The last thing is a bit more involved but this is what made the biggest difference on the bill is to replace the pump with a DC pump directly connected to refurbished solar panels, no batteries, no inverter. This way when there is a lot of sun the pump is running a lot, a little sun and the pump is running a little.
It’s perfect since the amount of algae development is proportional to the amount of sunlight. There is almost no electronic in the system, just a extremely reliable DC pump and solar panels that can last for decades, I found that to be a great low-tech solution.
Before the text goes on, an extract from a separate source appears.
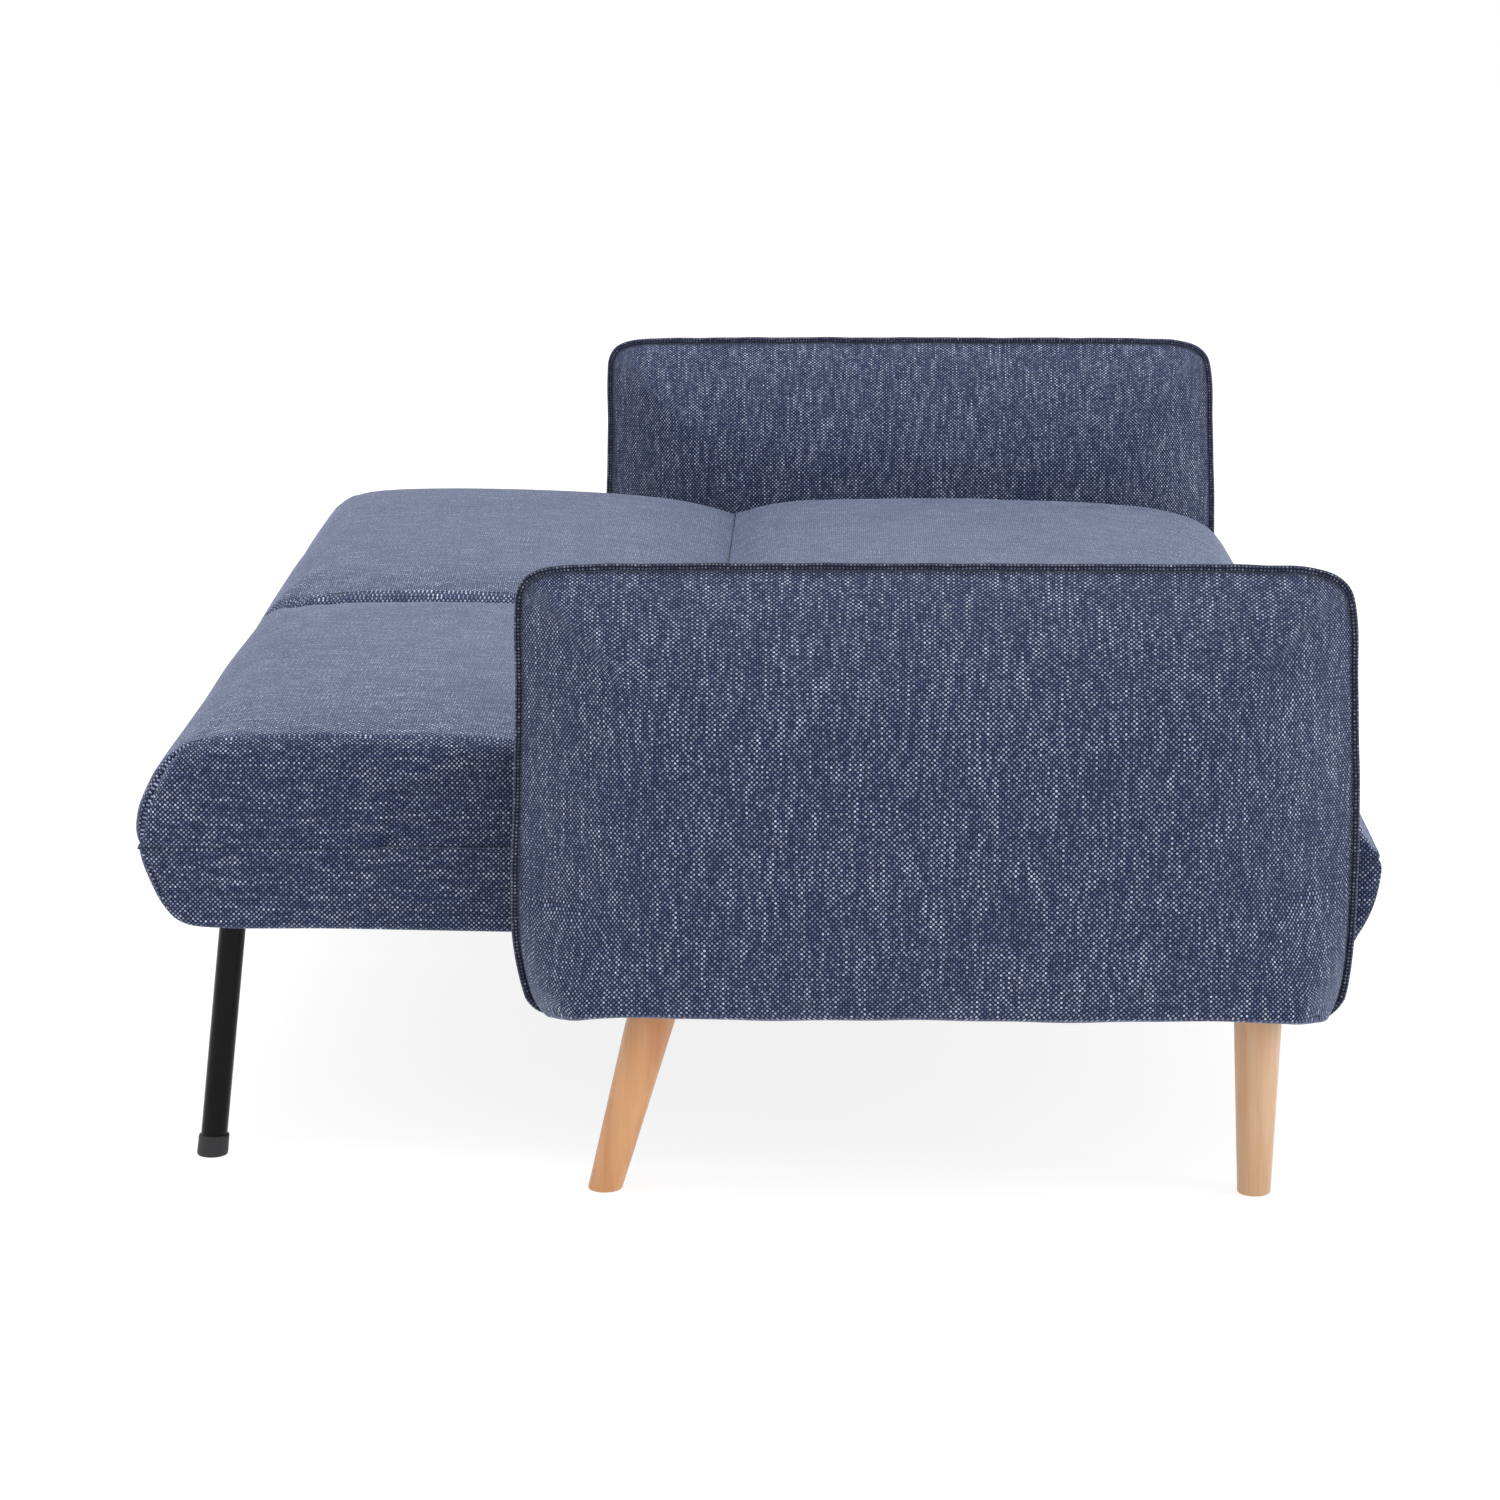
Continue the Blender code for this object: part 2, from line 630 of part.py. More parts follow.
def make_back(side_name, side):
    """One half of the back, lying flat: rails, backing panel, covers of its base, and the pad."""
    axis = joint_empty(f"back_{side_name}_axis", (side * (SPLIT_HALF + BACK_END) / 2, PIVOT_Y, PIVOT_HEIGHT))
    name = f"back_{side_name}"
    zs = (BACK_RAIL_LOW, BACK_RAIL_TOP)
    top_rail_front = BACK_FRAME_REAR - BACK_TOP_RAIL_WIDTH
    rail_ys = (BACK_FRAME_FRONT, top_rail_front - TOUCH)
    frame_xs = (SPLIT_HALF + BACK_FRAME_SPLIT_SETBACK, END_COVER_INNER - SOFT_GAP)
    pieces = [
        box(name + "_outer_rail", spans(side, *OUTER_RAIL), rail_ys, zs, PINE),
        box(name + "_inner_rail", spans(side, *INNER_RAIL), rail_ys, zs, PINE),
        box(name + "_top_rail", spans(side, *frame_xs), (top_rail_front, BACK_FRAME_REAR), zs, PINE),
        box(
            name + "_panel",
            spans(side, *frame_xs),
            (PANEL_FRONT, BACK_FRAME_REAR),
            (PANEL_LOW, PANEL_LOW + PANEL_THICKNESS),
            PLYWOOD,
        ),
    ]
    end_outline = rounded_outline(base_outline(BACK_FRONT + END_COVER_SETBACK))
    pieces.append(prism(name + "_end_cover", end_outline, spans(side, END_COVER_INNER, BACK_END), FABRIC))
    rear_outline = rounded_outline(base_outline(BACK_FRAME_REAR + SOFT_GAP))
    rear_xs = spans(side, SPLIT_HALF, END_COVER_INNER - TOUCH)
    pieces.append(prism(name + "_rear_cover", rear_outline, rear_xs, FABRIC))
    pieces.append(make_back_pad(name, side_name, side))
    for place, (_, plate_xs) in HINGES.items():
        pieces.append(
            hinge_plate(
                f"hinge_{side_name}_{place}_back_plate",
                spans(side, *plate_xs),
                (BACK_PLATE_FRONT, BACK_PLATE_REAR),
                BACK_RAIL_LOW + PLATE_LIFT,
            )
        )
    pieces.append(make_bracket(side_name, side))
    for piece in pieces:
        hold(piece, axis)
    make_support_leg(side_name, side, axis)


def make_back_pad(name, side_name, side):
    crown_y = (BACK_FRONT + REAR) / 2 + BACK_CROWN_REARWARD
    corners = [
        (BACK_FRONT, BACK_SEAM, PAD_HEM_RADIUS / 2),
        (REAR, BACK_SEAM, PAD_HEM_RADIUS),
        (REAR - BACK_BULGE_IN, BACK_SEAM + BACK_BULGE_UP, BACK_BULGE_RADIUS),
        (REAR - BACK_SHOULDER_IN, PAD_TOP + BACK_SHOULDER_UP, BACK_SHOULDER_RADIUS),
        (crown_y, PAD_TOP + BACK_CROWN_UP, CROWN_RADIUS),
        (BACK_FRONT, PAD_TOP - PAD_EDGE_DROP, JUNCTION_RADIUS),
    ]
    pad = prism(name + "_pad", rounded_outline(corners), spans(side, SPLIT_HALF, BACK_END), FABRIC)
    for place, plates in HINGES.items():
        combine(pad, notch_cutter(f"back_notch_{side_name}_{place}_cutter", side, plates, BACK_FRONT))
    return pad


def hinge_plate(name, xs, foot_ys, foot_z):
    """A flat steel plate: a straight foot, drawn into a round boss on the pivot, with its pin hole."""
    angles = np.linspace(0, 2 * math.pi, ROUND_SIDES, endpoint=False)
    boss = [
        (PIVOT_Y + BOSS_RADIUS * math.cos(angle), PIVOT_HEIGHT + BOSS_RADIUS * math.sin(angle))
        for angle in angles
    ]
    points = [(foot_ys[0], foot_z), (foot_ys[1], foot_z), *boss]
    plate = prism(name, [points[index] for index in convex_hull_2d(points)], xs, STEEL)
    margin = PLATE_THICKNESS
    hole = rod(
        name + "_cutter", PIN_RADIUS + HOLE_GAP, (xs[0] - margin, xs[1] + margin), PIVOT_Y, PIVOT_HEIGHT
    )
    combine(plate, hole)
    return plate


def make_hinge_fixed_side(side_name, side, place, plates):
    """The plate on the seat frame and the riveted pivot pin that it carries."""
    seat_xs, back_xs = plates
    name = f"hinge_{side_name}_{place}"
    foot_ys = (SEAT_PLATE_REAR - PLATE_FOOT, SEAT_PLATE_REAR)
    hinge_plate(name + "_seat_plate", spans(side, *seat_xs), foot_ys, RAIL_LOW + PLATE_LIFT)
    low = min(seat_xs[0], back_xs[0]) - TOUCH
    high = max(seat_xs[1], back_xs[1]) + TOUCH
    spare = PIN_HEAD_THICKNESS / 2
    pin = rod(name + "_pin", PIN_RADIUS, spans(side, low - spare, high + spare), PIVOT_Y, PIVOT_HEIGHT, STEEL)
    for end, xs in (("low", (low - PIN_HEAD_THICKNESS, low)), ("high", (high, high + PIN_HEAD_THICKNESS))):
        head = rod(
            f"{name}_pin_{end}_joiner", PIN_HEAD_RADIUS, spans(side, *xs), PIVOT_Y, PIVOT_HEIGHT
        )
        combine(pin, head, "UNION")


def make_bracket(side_name, side):
    """A U channel under the panel, open towards the floor and the seat, with its riveted pivot."""
    name = f"support_leg_{side_name}_bracket"
    rear = SUPPORT_Y + BRACKET_REAR
    top = BACK_RAIL_TOP
    ys = (rear - BRACKET_LENGTH, rear)
    bracket = box(name, spans(side, BRACKET_IN, BRACKET_OUT), ys, (top - BRACKET_HEIGHT, top), BLACK_STEEL)
    channel = box(
        name + "_channel_cutter",
        spans(side, BRACKET_IN + BRACKET_WALL, BRACKET_OUT - BRACKET_WALL),
        (ys[0] - BRACKET_WALL, ys[1] + BRACKET_WALL),
        (top - 2 * BRACKET_HEIGHT, top - BRACKET_WALL),
    )
    combine(bracket, channel)
    shank_xs = spans(side, BRACKET_IN - RIVET_PROUD, BRACKET_OUT + RIVET_PROUD)
    shank = rod(name + "_shank_joiner", PIN_RADIUS, shank_xs, SUPPORT_Y, SUPPORT_HEIGHT)
    head_xs = spans(side, BRACKET_OUT - BRACKET_WALL / 2, BRACKET_OUT + PIN_HEAD_THICKNESS)
    head = rod(name + "_head_joiner", PIN_HEAD_RADIUS, head_xs, SUPPORT_Y, SUPPORT_HEIGHT)
    combine(bracket, shank, "UNION")
    combine(bracket, head, "UNION")
    return bracket


def make_support_leg(side_name, side, back_axis):
    """A tube that swings on its bracket's pivot, leaning to the rear, with a cap cut level at the floor."""
    place = (side * SUPPORT_X, SUPPORT_Y, SUPPORT_HEIGHT)
    axis = joint_empty(f"support_leg_{side_name}_axis", place, back_axis)
    name = f"support_leg_{side_name}"
    length = SUPPORT_HEIGHT / math.cos(TUBE_LEAN)
    lean_spare = CAP_RADIUS * math.tan(TUBE_LEAN)
    cap_inside = -length + lean_spare + CAP_FLOOR
    tube_end = cap_inside + TOUCH
    bore = TUBE_RADIUS - TUBE_WALL
    ring = [
        (TUBE_RADIUS, TUBE_OVERRUN),
        (TUBE_RADIUS, tube_end),
        (bore, tube_end),
        (bore, TUBE_OVERRUN),
    ]
    tube = turned(name + "_tube", ring, place, TUBE_LEAN, BLACK_STEEL, closed_ring=True)
    pin_hole = rod(
        name + "_pivot_cutter",
        PIN_RADIUS + HOLE_GAP,
        spans(side, SUPPORT_X - 2 * TUBE_RADIUS, SUPPORT_X + 2 * TUBE_RADIUS),
        SUPPORT_Y,
        SUPPORT_HEIGHT,
    )
    combine(tube, pin_hole)
    socket = TUBE_RADIUS + TOUCH
    cap_top = -length + CAP_HEIGHT
    cup = [
        (0, cap_inside),
        (socket, cap_inside),
        (socket, cap_top),
        (CAP_RADIUS, cap_top),
        (CAP_RADIUS, -length - 2 * lean_spare),
        (0, -length - 2 * lean_spare),
    ]
    cap = turned(name + "_cap", cup, place, TUBE_LEAN, BLACK_PLASTIC)
    combine(cap, LEG_SLAB, "INTERSECT")
    for piece in (tube, cap):
        hold(piece, axis)


clear_scene()
PARTS = new_collection("futon_sofa_bed")
CUTTERS = new_collection("cutters")
FABRIC = new_material("navy_weave", (0.07, 0.10, 0.21), 0.95)
PINE = new_material("pine", (0.62, 0.45, 0.27), 0.7)
PLYWOOD = new_material("plywood", (0.55, 0.40, 0.25), 0.75)
BEECH = new_material("beech", (0.69, 0.42, 0.20), 0.45)
STEEL = new_material("zinc_steel", (0.55, 0.56, 0.58), 0.35, 1.0)
BLACK_STEEL = new_material("black_steel", (0.012, 0.013, 0.016), 0.35, 0.0)
BLACK_PLASTIC = new_material("black_plastic", (0.02, 0.02, 0.022), 0.5)
LEG_SLAB = box("leg_slab_cutter", (-LENGTH, LENGTH), (-LENGTH, LENGTH), (0, LEG_TOP))

SEAT_RAILS = make_seat_frame()
make_seat_pad()
make_seat_front_cover()
for side_name, side in SIDES.items():
    arm_pad, arm_core = make_arm(side_name, side)
    front_y = ARM_FRONT + FRONT_LEG_SETBACK
    rear_y = ARM_REAR - REAR_LEG_SETBACK
    make_beech_leg(f"leg_front_{side_name}", side, front_y, 0.0, arm_core)
    make_beech_leg(f"leg_rear_{side_name}", side, rear_y, REAR_LEG_RAKE, arm_core)
    for place, setback in (("front", FRONT_BOLT_SETBACK), ("rear", REAR_BOLT_SETBACK)):
        make_arm_bolt(
            f"arm_bolt_{place}_{side_name}",
            side,
            ARM_FRONT + setback,
            arm_pad,
            arm_core,
            SEAT_RAILS[side_name],
        )
    for hinge_place, hinge_plates in HINGES.items():
        make_hinge_fixed_side(side_name, side, hinge_place, hinge_plates)
    make_back(side_name, side)
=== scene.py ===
"""Looks of a futon sofa bed with a split click-clack back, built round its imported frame.

Lengths are in metres. +X runs along the sofa, -Y is its front and +Z is up, as in the frame.
"""

import json
import math

import bmesh
import bpy
import numpy as np
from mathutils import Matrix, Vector


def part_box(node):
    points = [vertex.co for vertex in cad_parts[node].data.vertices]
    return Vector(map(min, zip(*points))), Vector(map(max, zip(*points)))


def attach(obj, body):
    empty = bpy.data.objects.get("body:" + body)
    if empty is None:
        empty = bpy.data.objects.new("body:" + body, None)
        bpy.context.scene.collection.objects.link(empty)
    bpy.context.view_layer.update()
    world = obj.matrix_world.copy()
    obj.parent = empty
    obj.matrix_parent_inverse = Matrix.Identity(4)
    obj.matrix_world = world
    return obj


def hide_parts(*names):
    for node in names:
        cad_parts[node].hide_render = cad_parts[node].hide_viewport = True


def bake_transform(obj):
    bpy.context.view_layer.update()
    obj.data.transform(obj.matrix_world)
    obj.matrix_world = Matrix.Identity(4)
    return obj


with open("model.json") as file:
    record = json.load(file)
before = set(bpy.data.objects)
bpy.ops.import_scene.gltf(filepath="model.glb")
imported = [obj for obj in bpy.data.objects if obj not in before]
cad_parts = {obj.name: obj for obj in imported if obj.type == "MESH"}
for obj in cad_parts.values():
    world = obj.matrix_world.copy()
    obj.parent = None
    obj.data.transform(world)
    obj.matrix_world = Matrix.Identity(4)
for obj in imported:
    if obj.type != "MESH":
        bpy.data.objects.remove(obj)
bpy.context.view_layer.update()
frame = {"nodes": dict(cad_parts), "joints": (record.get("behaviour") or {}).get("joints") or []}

bl_info = {
    "name": "Futon sofa bed",
    "version": (1, 0, 0),
    "blender": (4, 5, 0),
    "location": "3D View > Sidebar > Futon",
    "description": "Upholstery, legs, finishes and studio of a futon sofa bed",
    "category": "Object",
}

SIDES = {"left": -1.0, "right": 1.0}
UV_NAME = "weave"
SWELL_FRAMES = 20
SENSOR_WIDTH = 36.0
PIPING_POINTS = 460

ARM_LOW, ARM_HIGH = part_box("arm_right_pad")
SEAT_LOW, SEAT_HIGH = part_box("seat_pad")
BACK_LOW, BACK_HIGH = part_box("back_right_pad")
BASE_LOW, BASE_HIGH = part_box("back_right_rear_cover")
END_LOW, END_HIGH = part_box("back_right_end_cover")
FRONT_LOW, FRONT_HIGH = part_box("seat_front_cover")
JOINTS = {joint["name"]: joint for joint in frame["joints"]}
PIVOT = JOINTS["back_right_recline"]["pos_m"]
SUPPORT = JOINTS["support_leg_right_fold"]["pos_m"]


def srgb(red, green, blue):
    """A colour given as 0-255 screen values, turned into the linear values that shaders take."""
    share = np.array((red, green, blue)) / 255
    linear = np.where(share <= 0.04045, share / 12.92, ((share + 0.055) / 1.055) ** 2.4)
    return tuple(linear)


class FutonSizes(bpy.types.PropertyGroup):
    """Sizes and colours that can be changed before the pieces are built."""

    thread_pitch: bpy.props.FloatProperty(
        name="Thread pitch", description="Distance from one thread of the weave to the next",
        default=0.00238, min=0.001, max=0.01, unit="LENGTH", precision=5,
    )
    piping_radius: bpy.props.FloatProperty(
        name="Piping radius", description="Radius of the corded piping round each arm",
        default=0.0037, min=0.001, max=0.008, unit="LENGTH", precision=4,
    )
    swell: bpy.props.FloatProperty(
        name="Swell", description="Most that the stuffing may push the covers out",
        default=0.005, min=0.0, max=0.03, unit="LENGTH", precision=4,
    )
    dark_yarn: bpy.props.FloatVectorProperty(
        name="Dark yarn", description="Colour of the navy yarn", subtype="COLOR",
        default=srgb(29, 36, 67), min=0, max=1,
    )
    mid_yarn: bpy.props.FloatVectorProperty(
        name="Mid yarn", description="Colour of the pale yarn where it is thin", subtype="COLOR",
        default=srgb(80, 90, 128), min=0, max=1,
    )
    light_yarn: bpy.props.FloatVectorProperty(
        name="Light yarn", description="Colour of the pale slub yarn", subtype="COLOR",
        default=srgb(205, 213, 238), min=0, max=1,
    )
    # The front legs' beech is the lit copy; the rear legs' deeper, warmer beech is the same wood in painted
    # shade
    lit_front_beech: bpy.props.FloatVectorProperty(
        name="Pale beech", description="Colour of the front legs", subtype="COLOR",
        default=srgb(205, 172, 140), min=0, max=1,
    )
    shaded_rear_beech: bpy.props.FloatVectorProperty(
        name="Warm beech", description="Colour of the rear legs", subtype="COLOR",
        default=srgb(205, 152, 104), min=0, max=1,
    )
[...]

However we were in a tropical country, I have no idea if this would apply in another climate.
Our house used to have a hot tub and still has the concrete pad, electrical hookup, and other equipment necessary to run the hot tub. I have never been interested in maintaining it. Can’t even do naked hot tubbing because the neighbor’s house looks right over the hot tub pad.
Why not invest in a canopy?
Sounds like you need to invest in fixing it up. Big short term cost vs death by a thousand cuts
It’s not really that it needs to be fixed up. The chemicals and supplies are outrageously overpriced. Then there always seems to be some major issue every year or two. I’ve lived in the house for 7 years and have had to replace the control board and the pump. I had to replace $2,500 worth of piping after Texas cut my power for 3 days during freezing temperatures. Then last summer it was so hot the ground shifted and it broke two return lines that had to be repaired through the concrete deck. And I know by next year it will be due for resurfacing.
My Switch. Just lost interest after playing a few games
Sell it and buy a steam deck. I’m over 40. The deck made me like gaming again. So many fun games and immediately being able to sleep the system while in a game and then waking it back up to be right where I left off is a huge benefit to me.
The terrible state of online play ruined everything nintendo for me.